What the exercise asks:
Return the listing below word for word.

--- START Source material ---

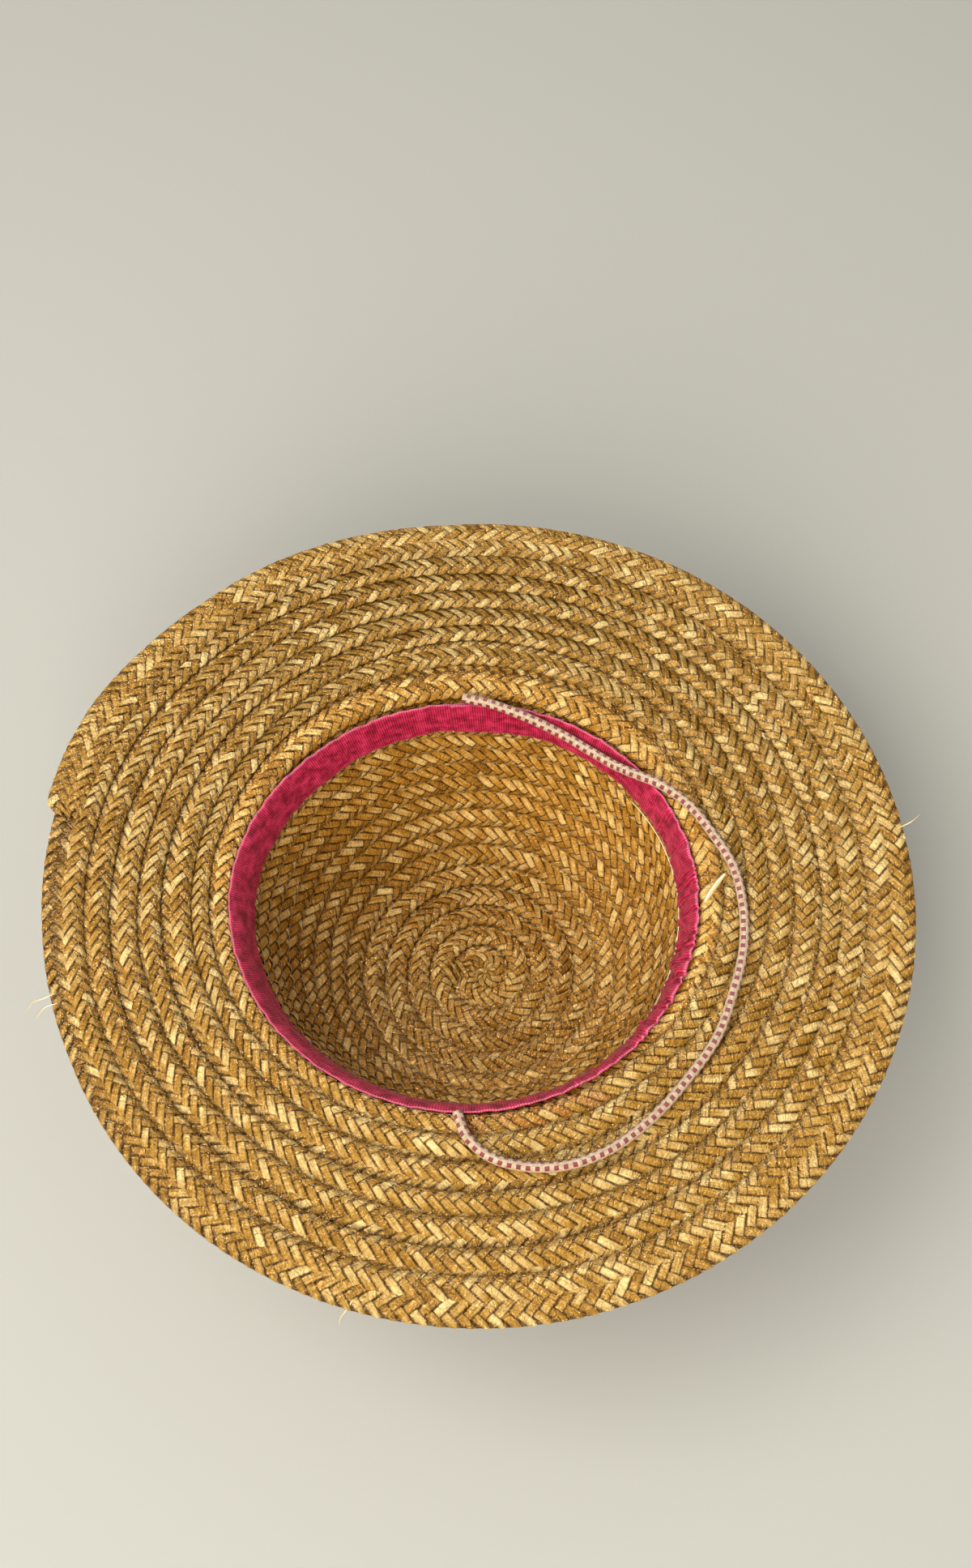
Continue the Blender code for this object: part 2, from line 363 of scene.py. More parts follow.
def inner_edge(turn):
    """Length along the section of the plait's inner edge, with the small sway of hand sewing."""
    calm = np.clip((turn - 1.5) / 2, 0, 1)
    sway = 0.00035 * calm * waves(turn, (0.113, 0.071, 0.19, 0.043), 3)
    return np.interp(turn, EDGE_LINE[:, 0], EDGE_LINE[:, 1]) + sway


def on_last_turn(turn, fade):
    """0 before the last turn and 1 on it, with a straight change over a part of a turn."""
    return np.clip((turn - LAST_TURN) / fade, 0, 1)


def plait_width(turn):
    """The plait's width along the section. The last turn reaches just to the brim's edge.

    Its end is folded under, so the corner there is cut off round: sqrt(1 - s^2), with s running from 0
    nearly to 1 over the last 8 mm, which are 0.008 turns.
    """
    last = on_last_turn(turn, 0.2)
    width = PLAIT_WIDTH * (1 - last) + (SECTION_LENGTH + 0.0003 - inner_edge(turn)) * last
    s = np.clip(1 - (END_TURN - turn) / 0.0080, 0, 0.93)
    return width * np.sqrt(1 - s * s)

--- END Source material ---

Final answer:
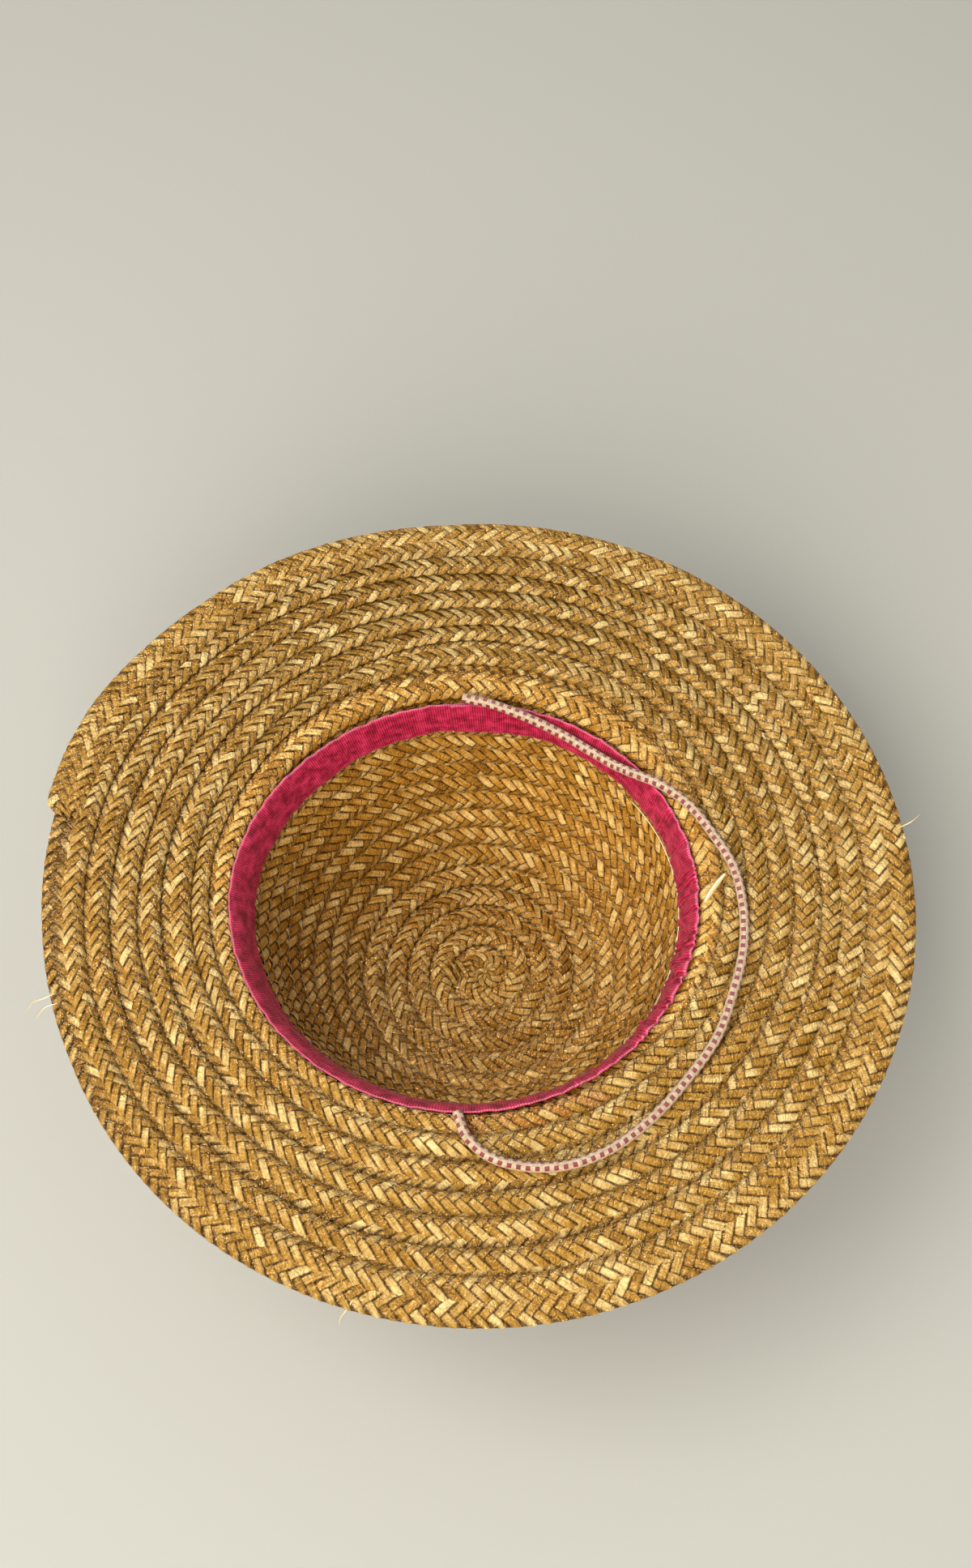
Continue the Blender code for this object: part 2, from line 363 of scene.py. More parts follow.
def inner_edge(turn):
    """Length along the section of the plait's inner edge, with the small sway of hand sewing."""
    calm = np.clip((turn - 1.5) / 2, 0, 1)
    sway = 0.00035 * calm * waves(turn, (0.113, 0.071, 0.19, 0.043), 3)
    return np.interp(turn, EDGE_LINE[:, 0], EDGE_LINE[:, 1]) + sway


def on_last_turn(turn, fade):
    """0 before the last turn and 1 on it, with a straight change over a part of a turn."""
    return np.clip((turn - LAST_TURN) / fade, 0, 1)


def plait_width(turn):
    """The plait's width along the section. The last turn reaches just to the brim's edge.

    Its end is folded under, so the corner there is cut off round: sqrt(1 - s^2), with s running from 0
    nearly to 1 over the last 8 mm, which are 0.008 turns.
    """
    last = on_last_turn(turn, 0.2)
    width = PLAIT_WIDTH * (1 - last) + (SECTION_LENGTH + 0.0003 - inner_edge(turn)) * last
    s = np.clip(1 - (END_TURN - turn) / 0.0080, 0, 0.93)
    return width * np.sqrt(1 - s * s)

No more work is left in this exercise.